Provided records »

====

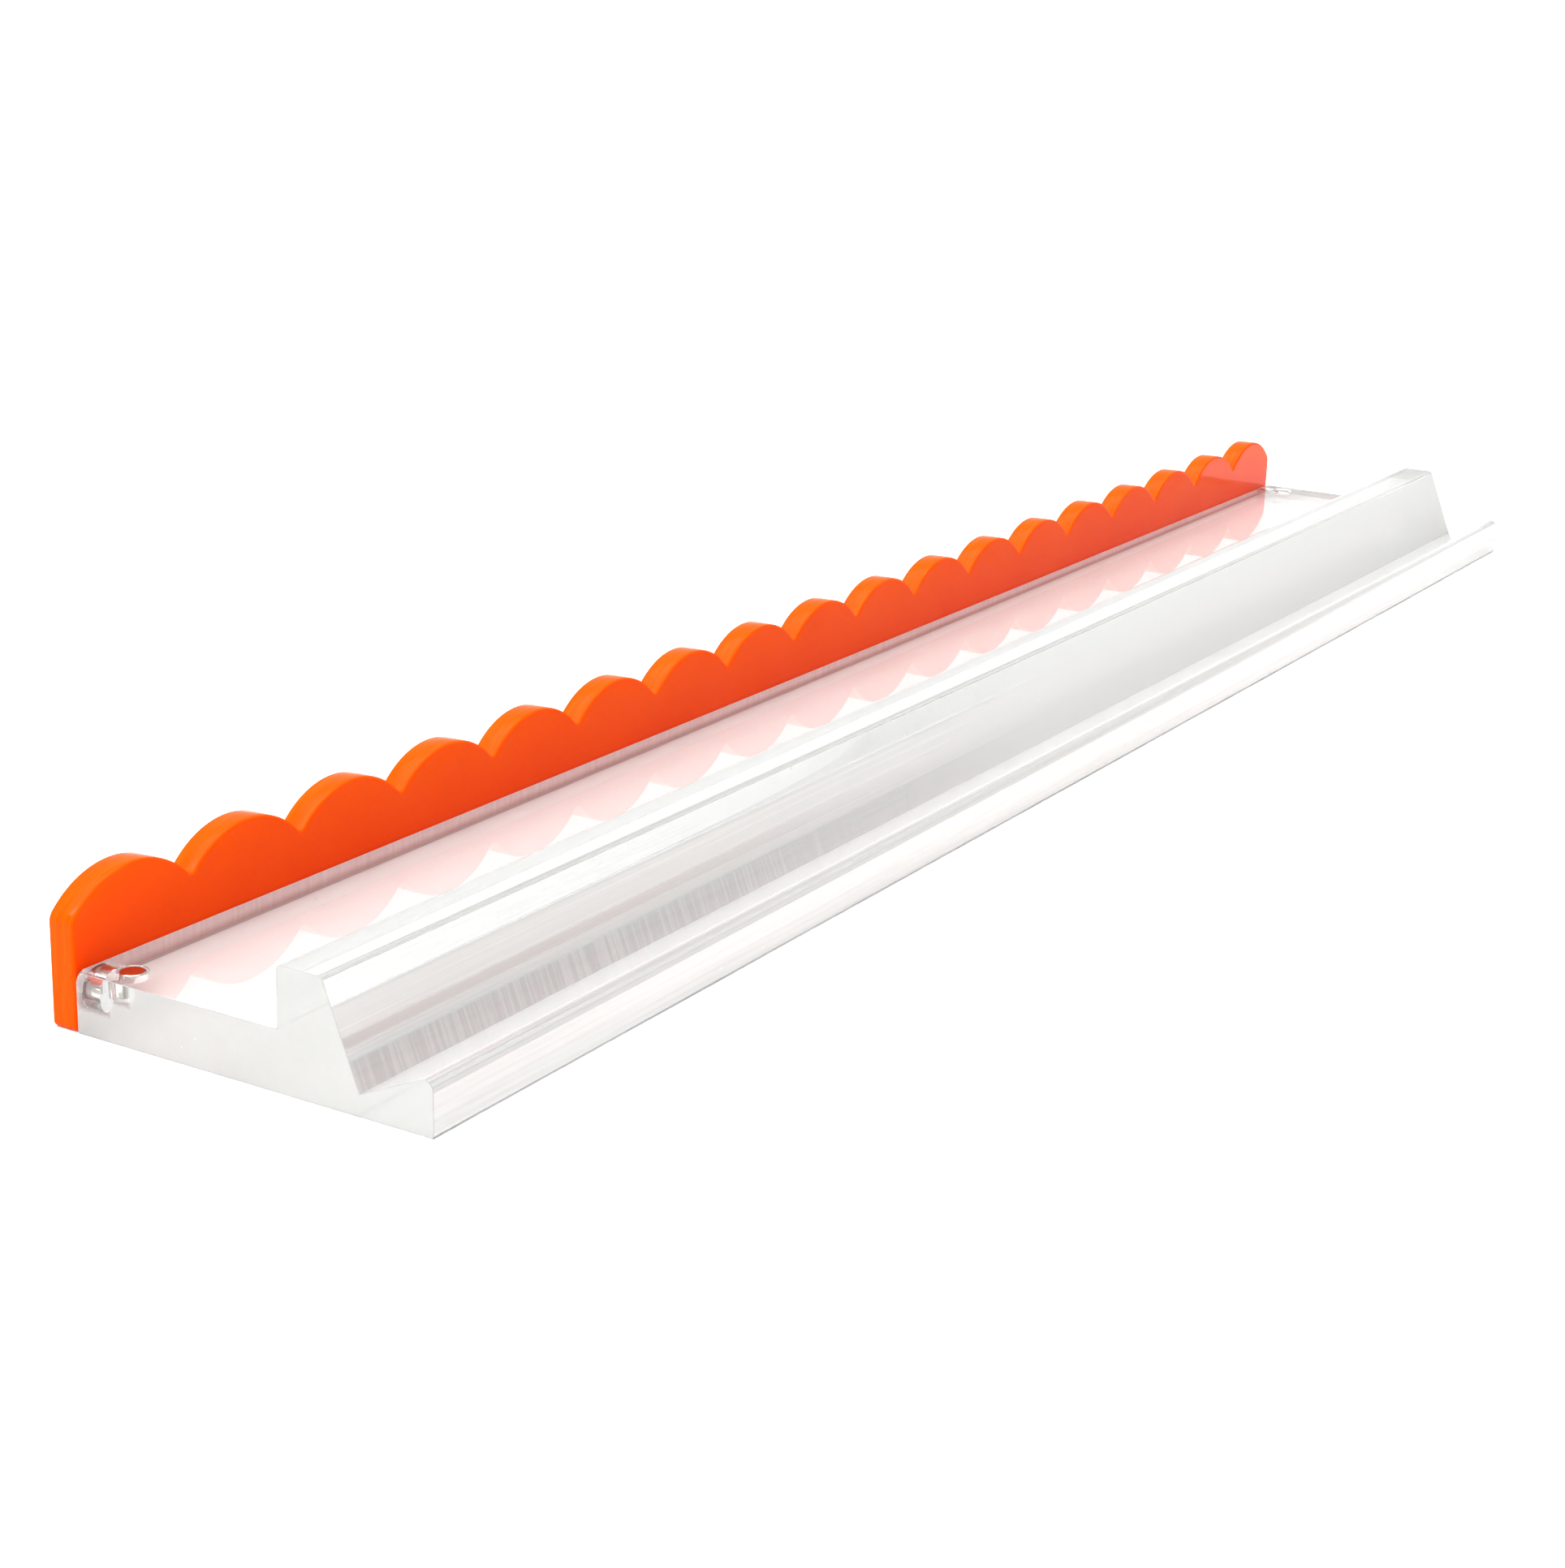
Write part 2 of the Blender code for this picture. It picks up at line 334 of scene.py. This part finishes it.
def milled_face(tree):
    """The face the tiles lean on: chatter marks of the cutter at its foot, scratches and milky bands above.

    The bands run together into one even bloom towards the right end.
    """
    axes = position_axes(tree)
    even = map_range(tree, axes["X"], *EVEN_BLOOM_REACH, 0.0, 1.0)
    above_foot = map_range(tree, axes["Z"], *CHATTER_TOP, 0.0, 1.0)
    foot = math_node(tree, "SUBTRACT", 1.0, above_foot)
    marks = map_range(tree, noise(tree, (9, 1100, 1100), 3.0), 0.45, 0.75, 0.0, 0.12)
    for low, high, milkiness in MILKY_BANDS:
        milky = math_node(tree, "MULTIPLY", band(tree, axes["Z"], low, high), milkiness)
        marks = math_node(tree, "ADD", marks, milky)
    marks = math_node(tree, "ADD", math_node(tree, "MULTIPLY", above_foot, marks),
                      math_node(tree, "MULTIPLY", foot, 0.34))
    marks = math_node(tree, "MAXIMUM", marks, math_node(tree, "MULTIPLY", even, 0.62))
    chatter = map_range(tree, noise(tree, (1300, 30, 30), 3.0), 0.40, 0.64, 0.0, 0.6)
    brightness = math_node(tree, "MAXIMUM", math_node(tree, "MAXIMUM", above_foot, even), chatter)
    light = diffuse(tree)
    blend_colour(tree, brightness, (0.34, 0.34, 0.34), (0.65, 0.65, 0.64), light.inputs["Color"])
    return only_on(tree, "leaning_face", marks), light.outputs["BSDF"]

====

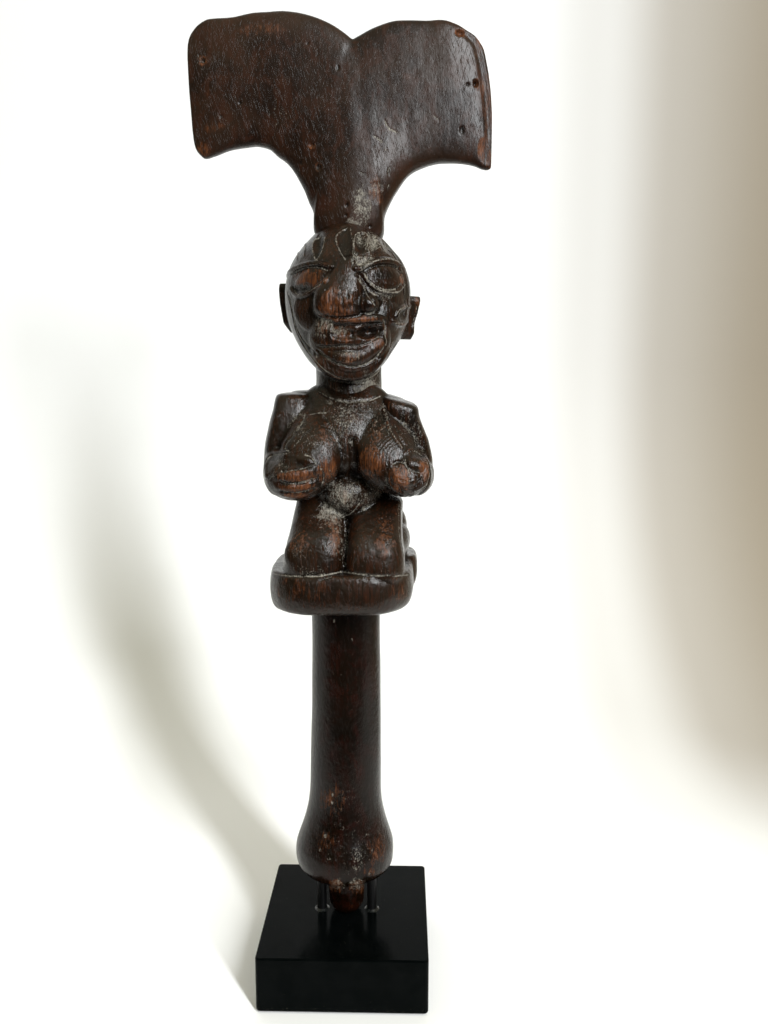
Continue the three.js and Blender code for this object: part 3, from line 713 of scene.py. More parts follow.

====

Required work »
Extract exactly and only the span of lines that begins at the line containing "Write part 2" and ends at the line containing "milky bands above.".

Task result »
Write part 2 of the Blender code for this picture. It picks up at line 334 of scene.py. This part finishes it.
def milled_face(tree):
    """The face the tiles lean on: chatter marks of the cutter at its foot, scratches and milky bands above.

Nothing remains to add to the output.